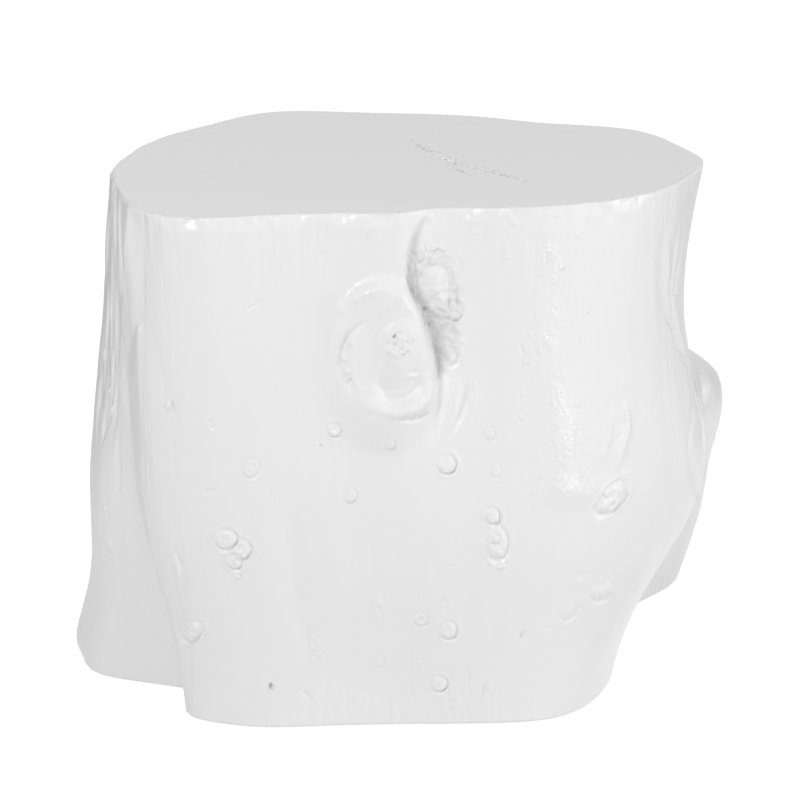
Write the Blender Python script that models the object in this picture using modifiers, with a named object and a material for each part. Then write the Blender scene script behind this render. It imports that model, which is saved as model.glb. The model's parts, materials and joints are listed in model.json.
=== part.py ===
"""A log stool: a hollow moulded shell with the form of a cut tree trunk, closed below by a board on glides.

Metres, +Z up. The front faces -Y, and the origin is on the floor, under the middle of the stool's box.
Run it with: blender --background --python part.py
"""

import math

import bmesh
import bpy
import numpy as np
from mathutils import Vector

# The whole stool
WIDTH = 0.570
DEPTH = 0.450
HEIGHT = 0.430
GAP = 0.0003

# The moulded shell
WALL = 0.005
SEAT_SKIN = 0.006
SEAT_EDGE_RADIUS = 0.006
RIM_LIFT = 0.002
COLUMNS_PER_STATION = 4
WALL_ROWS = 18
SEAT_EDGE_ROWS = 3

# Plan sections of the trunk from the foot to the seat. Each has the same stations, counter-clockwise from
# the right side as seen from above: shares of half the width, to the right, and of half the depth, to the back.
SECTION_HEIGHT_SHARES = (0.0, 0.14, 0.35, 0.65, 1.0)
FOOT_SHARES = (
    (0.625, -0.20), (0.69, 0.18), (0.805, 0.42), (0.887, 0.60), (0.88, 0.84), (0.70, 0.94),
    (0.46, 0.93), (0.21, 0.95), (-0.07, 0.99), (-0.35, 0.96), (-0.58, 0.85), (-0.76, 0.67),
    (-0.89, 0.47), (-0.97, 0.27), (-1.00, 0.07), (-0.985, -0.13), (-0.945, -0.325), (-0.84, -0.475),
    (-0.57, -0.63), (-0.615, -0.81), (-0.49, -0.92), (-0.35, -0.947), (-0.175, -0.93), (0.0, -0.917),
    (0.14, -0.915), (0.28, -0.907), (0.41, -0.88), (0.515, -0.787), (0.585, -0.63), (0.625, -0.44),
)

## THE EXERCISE
Only the lines from the start of the data to the line holding "SEAT_EDGE_ROWS = 3" are wanted; return them exactly, both ends included.

## SOLUTION TO THIS TASK
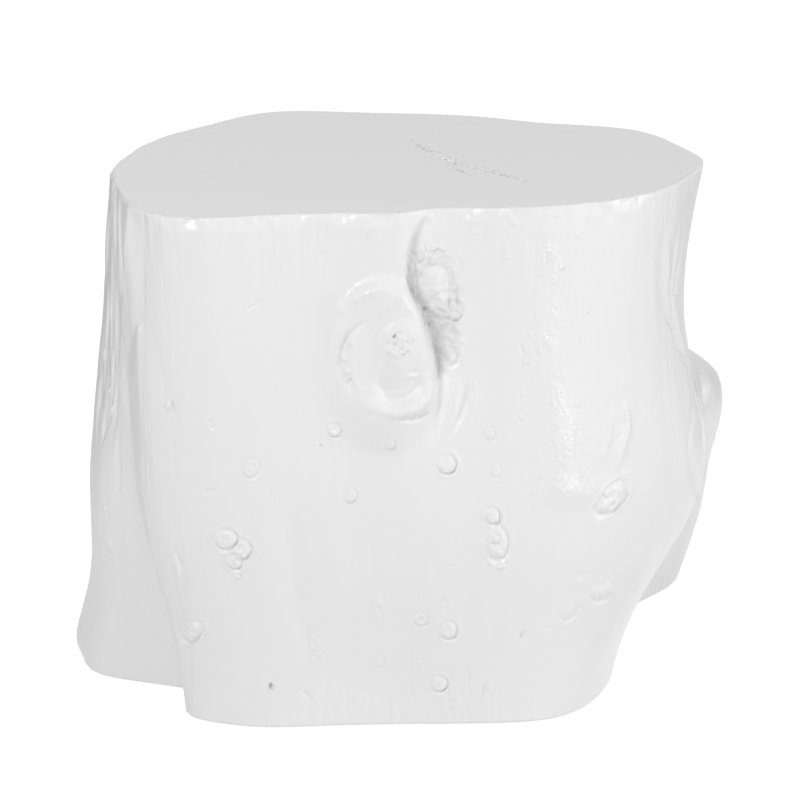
Write the Blender Python script that models the object in this picture using modifiers, with a named object and a material for each part. Then write the Blender scene script behind this render. It imports that model, which is saved as model.glb. The model's parts, materials and joints are listed in model.json.
=== part.py ===
"""A log stool: a hollow moulded shell with the form of a cut tree trunk, closed below by a board on glides.

Metres, +Z up. The front faces -Y, and the origin is on the floor, under the middle of the stool's box.
Run it with: blender --background --python part.py
"""

import math

import bmesh
import bpy
import numpy as np
from mathutils import Vector

# The whole stool
WIDTH = 0.570
DEPTH = 0.450
HEIGHT = 0.430
GAP = 0.0003

# The moulded shell
WALL = 0.005
SEAT_SKIN = 0.006
SEAT_EDGE_RADIUS = 0.006
RIM_LIFT = 0.002
COLUMNS_PER_STATION = 4
WALL_ROWS = 18
SEAT_EDGE_ROWS = 3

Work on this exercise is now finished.